#### Exercise description:
In the entries that follow, the first line to write out is the one containing "stand_up(shape) for name, shape", and the last is the one containing "cad_parts[member].parent = rigid_bodies[body]". Reproduce that stretch exactly, with nothing before or after it.
*** Entries shown ***
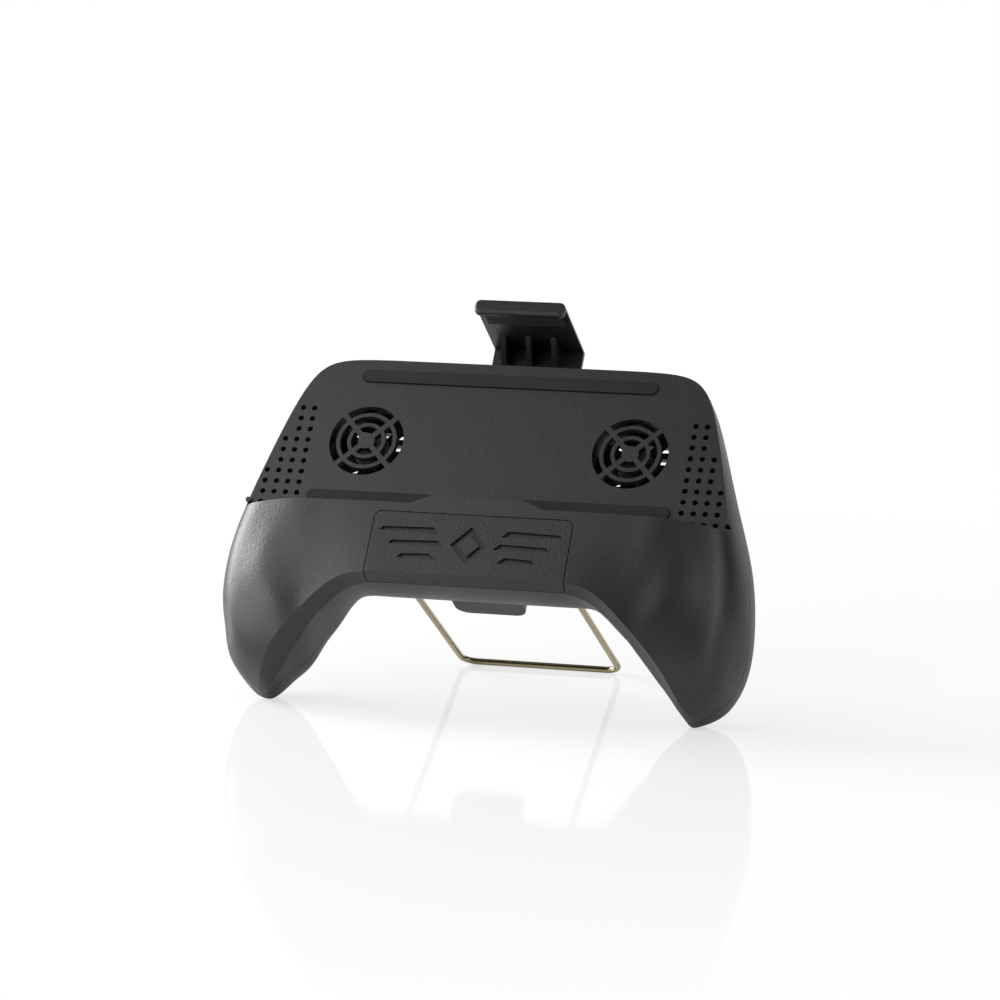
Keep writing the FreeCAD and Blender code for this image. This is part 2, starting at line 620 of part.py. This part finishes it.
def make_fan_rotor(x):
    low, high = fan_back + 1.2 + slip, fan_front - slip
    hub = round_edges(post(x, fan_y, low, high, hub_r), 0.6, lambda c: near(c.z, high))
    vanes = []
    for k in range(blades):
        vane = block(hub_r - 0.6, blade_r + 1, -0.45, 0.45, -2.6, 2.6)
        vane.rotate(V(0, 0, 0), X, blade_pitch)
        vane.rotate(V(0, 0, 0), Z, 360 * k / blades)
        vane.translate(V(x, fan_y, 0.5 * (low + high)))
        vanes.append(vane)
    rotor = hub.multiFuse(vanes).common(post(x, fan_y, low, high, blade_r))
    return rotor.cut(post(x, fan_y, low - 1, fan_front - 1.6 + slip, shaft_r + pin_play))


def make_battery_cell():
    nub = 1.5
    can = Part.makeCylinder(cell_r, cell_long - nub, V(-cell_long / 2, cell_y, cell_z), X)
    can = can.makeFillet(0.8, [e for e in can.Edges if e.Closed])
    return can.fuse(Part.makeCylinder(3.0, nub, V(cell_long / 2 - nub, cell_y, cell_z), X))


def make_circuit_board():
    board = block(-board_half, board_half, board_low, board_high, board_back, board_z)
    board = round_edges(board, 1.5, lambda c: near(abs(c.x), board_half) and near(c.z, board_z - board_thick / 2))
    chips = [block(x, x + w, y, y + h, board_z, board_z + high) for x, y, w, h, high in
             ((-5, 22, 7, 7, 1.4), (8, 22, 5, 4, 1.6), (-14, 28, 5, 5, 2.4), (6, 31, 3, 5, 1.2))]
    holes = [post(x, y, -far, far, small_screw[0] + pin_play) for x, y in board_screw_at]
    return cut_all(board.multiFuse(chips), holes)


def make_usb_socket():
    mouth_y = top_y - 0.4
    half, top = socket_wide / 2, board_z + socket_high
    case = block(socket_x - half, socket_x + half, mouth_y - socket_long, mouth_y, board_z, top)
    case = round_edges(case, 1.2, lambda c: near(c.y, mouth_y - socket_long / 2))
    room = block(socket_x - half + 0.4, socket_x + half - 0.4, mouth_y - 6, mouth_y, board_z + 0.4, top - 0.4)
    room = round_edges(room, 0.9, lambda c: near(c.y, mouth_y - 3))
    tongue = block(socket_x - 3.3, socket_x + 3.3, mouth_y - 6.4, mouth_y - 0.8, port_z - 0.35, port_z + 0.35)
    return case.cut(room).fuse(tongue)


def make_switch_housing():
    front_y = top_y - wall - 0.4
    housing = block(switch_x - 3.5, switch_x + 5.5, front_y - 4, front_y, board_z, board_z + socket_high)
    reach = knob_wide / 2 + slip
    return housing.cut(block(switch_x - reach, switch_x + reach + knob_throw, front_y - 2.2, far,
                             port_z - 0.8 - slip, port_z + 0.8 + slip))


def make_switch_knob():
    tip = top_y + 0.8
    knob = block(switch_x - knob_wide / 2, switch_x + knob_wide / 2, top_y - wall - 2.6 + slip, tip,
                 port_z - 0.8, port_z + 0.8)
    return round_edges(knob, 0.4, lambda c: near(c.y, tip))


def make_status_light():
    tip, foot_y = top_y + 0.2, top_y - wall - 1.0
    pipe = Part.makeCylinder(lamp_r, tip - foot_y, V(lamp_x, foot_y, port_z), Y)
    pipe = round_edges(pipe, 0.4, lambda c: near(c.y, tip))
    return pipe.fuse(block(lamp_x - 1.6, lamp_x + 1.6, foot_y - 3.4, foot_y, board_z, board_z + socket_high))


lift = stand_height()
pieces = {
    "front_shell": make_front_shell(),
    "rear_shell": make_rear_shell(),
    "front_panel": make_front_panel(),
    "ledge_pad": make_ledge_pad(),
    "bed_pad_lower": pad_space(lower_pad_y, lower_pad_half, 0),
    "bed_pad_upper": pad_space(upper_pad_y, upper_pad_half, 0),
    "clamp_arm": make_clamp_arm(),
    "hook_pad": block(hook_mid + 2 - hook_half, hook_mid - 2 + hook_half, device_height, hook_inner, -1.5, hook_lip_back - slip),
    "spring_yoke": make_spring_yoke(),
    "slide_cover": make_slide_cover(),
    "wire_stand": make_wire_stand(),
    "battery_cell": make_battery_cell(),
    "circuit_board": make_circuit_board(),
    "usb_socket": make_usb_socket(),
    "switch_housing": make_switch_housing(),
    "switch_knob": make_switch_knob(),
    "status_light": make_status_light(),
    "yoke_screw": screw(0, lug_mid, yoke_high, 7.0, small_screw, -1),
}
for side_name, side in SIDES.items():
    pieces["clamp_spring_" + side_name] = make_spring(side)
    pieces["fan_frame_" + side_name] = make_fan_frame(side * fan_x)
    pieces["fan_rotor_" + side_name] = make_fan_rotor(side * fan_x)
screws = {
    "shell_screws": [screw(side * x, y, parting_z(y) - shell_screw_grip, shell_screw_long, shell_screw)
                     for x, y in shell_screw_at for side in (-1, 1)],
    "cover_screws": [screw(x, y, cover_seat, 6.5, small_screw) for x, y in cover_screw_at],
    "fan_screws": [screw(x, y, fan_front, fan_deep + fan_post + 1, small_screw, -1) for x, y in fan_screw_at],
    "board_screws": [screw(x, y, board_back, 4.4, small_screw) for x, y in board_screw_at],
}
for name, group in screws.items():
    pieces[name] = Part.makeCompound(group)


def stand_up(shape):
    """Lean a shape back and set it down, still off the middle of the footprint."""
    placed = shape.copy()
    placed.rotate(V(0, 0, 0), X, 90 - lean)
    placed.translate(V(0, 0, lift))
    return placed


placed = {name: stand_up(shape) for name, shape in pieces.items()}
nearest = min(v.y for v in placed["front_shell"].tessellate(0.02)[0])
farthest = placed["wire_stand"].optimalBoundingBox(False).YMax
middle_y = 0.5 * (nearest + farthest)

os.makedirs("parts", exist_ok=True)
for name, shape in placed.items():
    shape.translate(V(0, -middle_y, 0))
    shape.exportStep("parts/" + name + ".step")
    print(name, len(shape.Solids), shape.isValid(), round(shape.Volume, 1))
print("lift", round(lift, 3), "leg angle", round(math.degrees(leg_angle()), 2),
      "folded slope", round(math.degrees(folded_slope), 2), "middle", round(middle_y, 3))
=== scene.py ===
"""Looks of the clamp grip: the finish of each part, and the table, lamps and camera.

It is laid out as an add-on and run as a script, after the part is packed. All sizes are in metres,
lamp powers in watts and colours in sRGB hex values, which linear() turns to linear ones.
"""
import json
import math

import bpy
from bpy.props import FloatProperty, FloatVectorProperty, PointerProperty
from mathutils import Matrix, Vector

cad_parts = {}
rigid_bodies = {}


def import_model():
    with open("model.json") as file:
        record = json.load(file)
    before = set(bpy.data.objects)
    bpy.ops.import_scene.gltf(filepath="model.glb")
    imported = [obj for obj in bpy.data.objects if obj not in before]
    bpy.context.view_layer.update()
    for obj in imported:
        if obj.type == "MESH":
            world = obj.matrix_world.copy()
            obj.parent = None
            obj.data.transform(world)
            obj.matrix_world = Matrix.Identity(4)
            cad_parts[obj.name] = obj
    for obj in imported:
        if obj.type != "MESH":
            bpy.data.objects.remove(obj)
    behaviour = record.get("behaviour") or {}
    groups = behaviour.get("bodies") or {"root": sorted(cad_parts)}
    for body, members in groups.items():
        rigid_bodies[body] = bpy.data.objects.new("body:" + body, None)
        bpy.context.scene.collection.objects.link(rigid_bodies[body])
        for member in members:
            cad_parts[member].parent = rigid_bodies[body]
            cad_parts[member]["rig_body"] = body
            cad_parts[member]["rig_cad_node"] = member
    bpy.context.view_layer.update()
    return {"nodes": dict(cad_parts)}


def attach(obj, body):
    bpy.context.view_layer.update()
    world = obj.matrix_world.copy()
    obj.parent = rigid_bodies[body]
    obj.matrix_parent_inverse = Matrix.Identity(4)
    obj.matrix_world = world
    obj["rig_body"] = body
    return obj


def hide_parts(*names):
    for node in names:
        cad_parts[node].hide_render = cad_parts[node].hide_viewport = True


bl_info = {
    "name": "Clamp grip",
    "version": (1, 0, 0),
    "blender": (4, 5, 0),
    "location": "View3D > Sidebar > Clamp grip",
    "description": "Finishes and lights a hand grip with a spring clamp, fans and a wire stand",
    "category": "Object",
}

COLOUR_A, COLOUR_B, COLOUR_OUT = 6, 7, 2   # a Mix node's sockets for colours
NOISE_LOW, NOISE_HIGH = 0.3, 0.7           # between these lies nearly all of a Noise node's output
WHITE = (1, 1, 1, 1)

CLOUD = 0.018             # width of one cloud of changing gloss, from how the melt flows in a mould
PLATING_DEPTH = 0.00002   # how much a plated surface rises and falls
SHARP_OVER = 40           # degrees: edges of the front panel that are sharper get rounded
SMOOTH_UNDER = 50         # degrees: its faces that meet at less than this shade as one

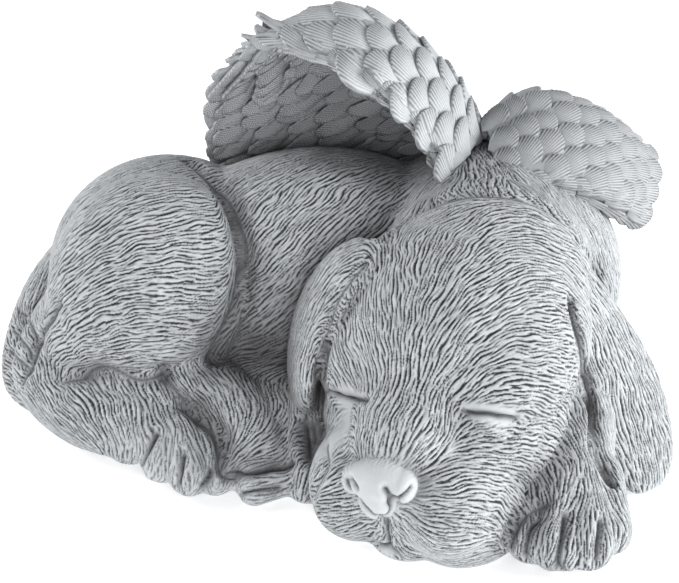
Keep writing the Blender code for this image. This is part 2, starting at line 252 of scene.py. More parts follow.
***
#### Worked solution:
placed = {name: stand_up(shape) for name, shape in pieces.items()}
nearest = min(v.y for v in placed["front_shell"].tessellate(0.02)[0])
farthest = placed["wire_stand"].optimalBoundingBox(False).YMax
middle_y = 0.5 * (nearest + farthest)

os.makedirs("parts", exist_ok=True)
for name, shape in placed.items():
    shape.translate(V(0, -middle_y, 0))
    shape.exportStep("parts/" + name + ".step")
    print(name, len(shape.Solids), shape.isValid(), round(shape.Volume, 1))
print("lift", round(lift, 3), "leg angle", round(math.degrees(leg_angle()), 2),
      "folded slope", round(math.degrees(folded_slope), 2), "middle", round(middle_y, 3))
=== scene.py ===
"""Looks of the clamp grip: the finish of each part, and the table, lamps and camera.

It is laid out as an add-on and run as a script, after the part is packed. All sizes are in metres,
lamp powers in watts and colours in sRGB hex values, which linear() turns to linear ones.
"""
import json
import math

import bpy
from bpy.props import FloatProperty, FloatVectorProperty, PointerProperty
from mathutils import Matrix, Vector

cad_parts = {}
rigid_bodies = {}


def import_model():
    with open("model.json") as file:
        record = json.load(file)
    before = set(bpy.data.objects)
    bpy.ops.import_scene.gltf(filepath="model.glb")
    imported = [obj for obj in bpy.data.objects if obj not in before]
    bpy.context.view_layer.update()
    for obj in imported:
        if obj.type == "MESH":
            world = obj.matrix_world.copy()
            obj.parent = None
            obj.data.transform(world)
            obj.matrix_world = Matrix.Identity(4)
            cad_parts[obj.name] = obj
    for obj in imported:
        if obj.type != "MESH":
            bpy.data.objects.remove(obj)
    behaviour = record.get("behaviour") or {}
    groups = behaviour.get("bodies") or {"root": sorted(cad_parts)}
    for body, members in groups.items():
        rigid_bodies[body] = bpy.data.objects.new("body:" + body, None)
        bpy.context.scene.collection.objects.link(rigid_bodies[body])
        for member in members:
            cad_parts[member].parent = rigid_bodies[body]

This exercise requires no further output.